Don't Arm War Criminals

When Biden took office, he paused several pending arms sales to Saudi Arabia and the UAE that had been made under the previous administration. Unfortunately, Biden is now allowing a major arms deal with the UAE to go ahead:

President Joe Biden is advancing controversial Trump-era plans to transfer $23.4 billion in sophisticated weaponry to the United Arab Emirates, a State Department spokesperson told HuffPost on Tuesday ― despite concerns from influential lawmakers and progressive activists, as well as the Biden administration’s promise to review the package.

The arms deal is widely perceived to be the UAE’s reward for its agreement with Israel, but allowing the deal to proceed undermines Biden’s commitment to halt U.S. support for the Saudi coalition and it lets a government guilty of war crimes off the hook for its many abuses in Yemen and Libya.

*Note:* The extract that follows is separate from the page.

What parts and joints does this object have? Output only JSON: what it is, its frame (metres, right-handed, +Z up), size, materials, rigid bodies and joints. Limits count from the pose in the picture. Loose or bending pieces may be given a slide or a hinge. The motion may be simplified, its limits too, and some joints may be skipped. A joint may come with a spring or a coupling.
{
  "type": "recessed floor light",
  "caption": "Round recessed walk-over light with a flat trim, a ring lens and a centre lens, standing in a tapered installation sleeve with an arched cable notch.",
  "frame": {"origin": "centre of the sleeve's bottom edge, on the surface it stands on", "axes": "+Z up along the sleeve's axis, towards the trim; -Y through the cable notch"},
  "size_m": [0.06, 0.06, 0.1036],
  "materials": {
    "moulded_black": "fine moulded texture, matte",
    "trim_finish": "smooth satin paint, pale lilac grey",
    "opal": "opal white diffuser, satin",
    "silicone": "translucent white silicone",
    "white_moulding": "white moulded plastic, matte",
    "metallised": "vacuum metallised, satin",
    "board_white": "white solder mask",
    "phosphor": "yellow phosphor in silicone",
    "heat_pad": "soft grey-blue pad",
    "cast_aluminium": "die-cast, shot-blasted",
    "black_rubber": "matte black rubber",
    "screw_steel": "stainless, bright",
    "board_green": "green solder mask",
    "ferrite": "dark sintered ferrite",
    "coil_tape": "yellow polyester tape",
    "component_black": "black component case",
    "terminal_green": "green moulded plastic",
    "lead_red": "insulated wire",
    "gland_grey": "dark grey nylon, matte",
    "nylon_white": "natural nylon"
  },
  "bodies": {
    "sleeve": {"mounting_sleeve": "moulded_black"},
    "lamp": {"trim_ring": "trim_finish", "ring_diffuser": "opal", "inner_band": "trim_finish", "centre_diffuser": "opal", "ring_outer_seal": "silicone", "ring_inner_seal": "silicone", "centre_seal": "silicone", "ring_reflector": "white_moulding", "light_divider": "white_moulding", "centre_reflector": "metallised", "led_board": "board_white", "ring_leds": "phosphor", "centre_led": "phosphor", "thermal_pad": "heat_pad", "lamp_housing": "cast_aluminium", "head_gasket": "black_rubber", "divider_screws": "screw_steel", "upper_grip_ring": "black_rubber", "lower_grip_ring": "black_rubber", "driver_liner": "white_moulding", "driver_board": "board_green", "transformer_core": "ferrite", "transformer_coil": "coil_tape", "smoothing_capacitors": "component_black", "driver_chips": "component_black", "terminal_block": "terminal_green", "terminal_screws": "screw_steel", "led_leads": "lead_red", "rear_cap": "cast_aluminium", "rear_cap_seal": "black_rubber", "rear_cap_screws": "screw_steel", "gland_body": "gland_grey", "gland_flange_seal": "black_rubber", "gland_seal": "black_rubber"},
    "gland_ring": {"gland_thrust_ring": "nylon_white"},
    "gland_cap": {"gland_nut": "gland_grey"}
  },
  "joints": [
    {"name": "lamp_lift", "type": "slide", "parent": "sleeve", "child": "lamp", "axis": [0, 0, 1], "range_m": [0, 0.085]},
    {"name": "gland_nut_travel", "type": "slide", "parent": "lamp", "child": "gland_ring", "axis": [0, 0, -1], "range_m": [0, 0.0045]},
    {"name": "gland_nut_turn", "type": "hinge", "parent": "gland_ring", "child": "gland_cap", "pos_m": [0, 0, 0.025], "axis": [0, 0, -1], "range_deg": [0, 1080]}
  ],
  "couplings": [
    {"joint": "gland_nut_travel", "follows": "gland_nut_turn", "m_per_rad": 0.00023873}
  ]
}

The deal includes several advanced weapons, including MQ-9 armed drones and the F-35. Given the UAE’s track record of using drones to attack civilians in Libya and bombing civilians in Yemen, it is unconscionable that the U.S. would provide them with even more sophisticated weapons. This is why Human Rights Watch was calling for an embargo of U.S. arms for the UAE last year:

The United States should halt proposed weapons sales to the United Arab Emirates (UAE), Human Rights Watch said today. It should suspend all future sales until the UAE curtails unlawful airstrikes in Yemen and Libya, halts support and weapons transfers to abusive local forces, and credibly investigates previous alleged violations in both countries.

The UAE has also violated its end-user agreement with the U.S. in the past by providing its proxies in Yemen with U.S.-made weapons. Their government has proven that they can’t be trusted with U.S. weapons, and they have shown that they will use them to commit war crimes. Biden is telling their government that it will not be held accountable for its role in destabilizing in Libya and Yemen:

Calling Biden’s move a “terrible decision,” Kate Kizer of the advocacy group Win Without War said sending the weapons to the UAE could embolden other U.S. partners to worsen international conflicts.

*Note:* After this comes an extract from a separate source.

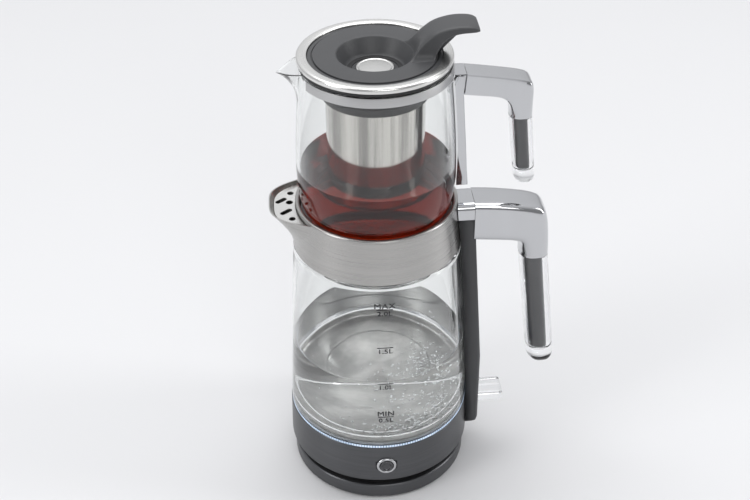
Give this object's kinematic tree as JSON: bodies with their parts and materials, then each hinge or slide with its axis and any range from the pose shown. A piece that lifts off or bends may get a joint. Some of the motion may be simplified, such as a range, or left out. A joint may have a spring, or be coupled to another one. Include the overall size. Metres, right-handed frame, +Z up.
{
  "type": "automatic tea maker",
  "caption": "Cordless glass kettle on a round power base, with a glass teapot nested in its steel collar, an infuser basket, a lid with a thumb lever and upright bar handles.",
  "frame": {"origin": "centre of the underside of the power base's bottom cover; the rubber feet reach 2 mm lower", "axes": "+Z up along the axis of the round bodies, +X towards the handles, -X towards the spouts, -Y towards the front with the button and the level marks"},
  "size_m": [0.2325, 0.1533, 0.4024],
  "materials": {
    "dark_steel": "dark brushed steel band and base ring",
    "steel": "brushed stainless steel",
    "mirror_steel": "polished stainless steel",
    "chrome": "bright plating on a moulded bar",
    "grey_plastic": "satin dark grey moulding",
    "black_plastic": "fine satin black moulding",
    "button_cap": "glossy dark button cap",
    "clear_plastic": "clear acrylic",
    "light_guide": "frosted clear ring, lit blue-white",
    "clear_glass": "clear borosilicate glass",
    "rubber": "matt rubber",
    "silicone": "translucent silicone",
    "brass": "plated contact metal",
    "circuit": "glass-fibre circuit board"
  },
  "bodies": {
    "power_base": {"base_trim_ring": "dark_steel", "base_housing": "black_plastic", "base_bottom_cover": "black_plastic", "base_foot_1": "rubber", "base_foot_2": "rubber", "base_foot_3": "rubber", "base_foot_4": "rubber", "base_terminal_block": "black_plastic", "cord_inlet": "rubber"},
    "base_plug": {"base_plug": "black_plastic", "plug_ring_contact": "brass", "plug_centre_pin": "brass"},
    "kettle": {"kettle_bottom_cover": "black_plastic", "cover_screw_1": "steel", "cover_screw_2": "steel", "cover_screw_3": "steel", "kettle_socket": "black_plastic", "socket_contact_ring": "brass", "control_unit": "black_plastic", "kettle_chassis": "black_plastic", "light_board": "circuit", "light_guide": "light_guide", "heating_element": "steel", "heater_plate": "steel", "plate_seal": "silicone", "kettle_base_band": "dark_steel", "kettle_glass": "clear_glass", "collar_seal": "silicone", "steel_collar": "steel", "spout_strainer": "steel", "teapot_seat_ring": "silicone", "handle_column": "grey_plastic", "column_cap": "chrome", "column_screw": "steel", "steam_tube": "silicone", "handle_bar": "chrome", "grip_sleeve": "clear_plastic", "grip_core": "grey_plastic", "switch_pin": "steel", "button_bezel": "chrome", "button_spring": "steel", "button_switch": "black_plastic", "button_board": "circuit"},
    "front_button": {"front_button": "button_cap"},
    "switch": {"switch_lever": "clear_plastic", "switch_hub": "black_plastic"},
    "teapot": {"teapot_glass": "clear_glass", "neck_band": "steel", "teapot_column": "chrome", "neck_screw": "steel", "teapot_handle_bar": "chrome", "teapot_grip_sleeve": "clear_plastic", "teapot_grip_core": "grey_plastic"},
    "infuser": {"infuser_carrier": "black_plastic", "infuser_basket": "mirror_steel"},
    "lid": {"lid_ring": "steel", "lid_disc": "grey_plastic", "lid_insert": "steel", "lid_skirt": "black_plastic", "lid_seal": "silicone"}
  },
  "joints": [
    {"name": "kettle_swivel", "type": "hinge", "parent": "power_base", "child": "base_plug", "pos_m": [0, 0, 0.0149], "axis": [0, 0, 1], "continuous": true},
    {"name": "kettle_lift", "type": "slide", "parent": "base_plug", "child": "kettle", "axis": [0, 0, 1], "range_m": [0, 0.12]},
    {"name": "teapot_lift", "type": "slide", "parent": "kettle", "child": "teapot", "axis": [0, 0, 1], "range_m": [0, 0.12]},
    {"name": "infuser_lift", "type": "slide", "parent": "teapot", "child": "infuser", "axis": [0, 0, 1], "range_m": [0, 0.12]},
    {"name": "lid_lift", "type": "slide", "parent": "infuser", "child": "lid", "axis": [0, 0, 1], "range_m": [0, 0.06]},
    {"name": "button_press", "type": "slide", "parent": "kettle", "child": "front_button", "axis": [0, 1, 0], "range_m": [0, 0.002], "stiffness_N_per_m": 400, "deforming": ["button_spring"]},
    {"name": "rocker_switch", "type": "hinge", "parent": "kettle", "child": "switch", "pos_m": [0.0805, 0, 0.0483], "axis": [0, 1, 0], "range_deg": [-12, 0]}
  ]
}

“It’s a very worrisome signal that there is not a commitment to real accountability,” she continued.

While the UAE has reduced its direct role in Yemen, it is still very much a part of the Saudi coalition war effort, so signing off on a large arms sale to them contradicts the president’s statement that he would halt “relevant arms sales” to the Saudi coalition. The weapons included in this deal will not be delivered for several years, but that is all the more reason not to let the sale move forward now. At the very least, the U.S. could use this arms package as leverage to pressure the UAE as part of the administration’s effort to end the war on Yemen. Letting it proceed now signals the UAE that its destructive behavior in other countries will be rewarded. It is the wrong decision, and it ought to be reversed as soon as possible.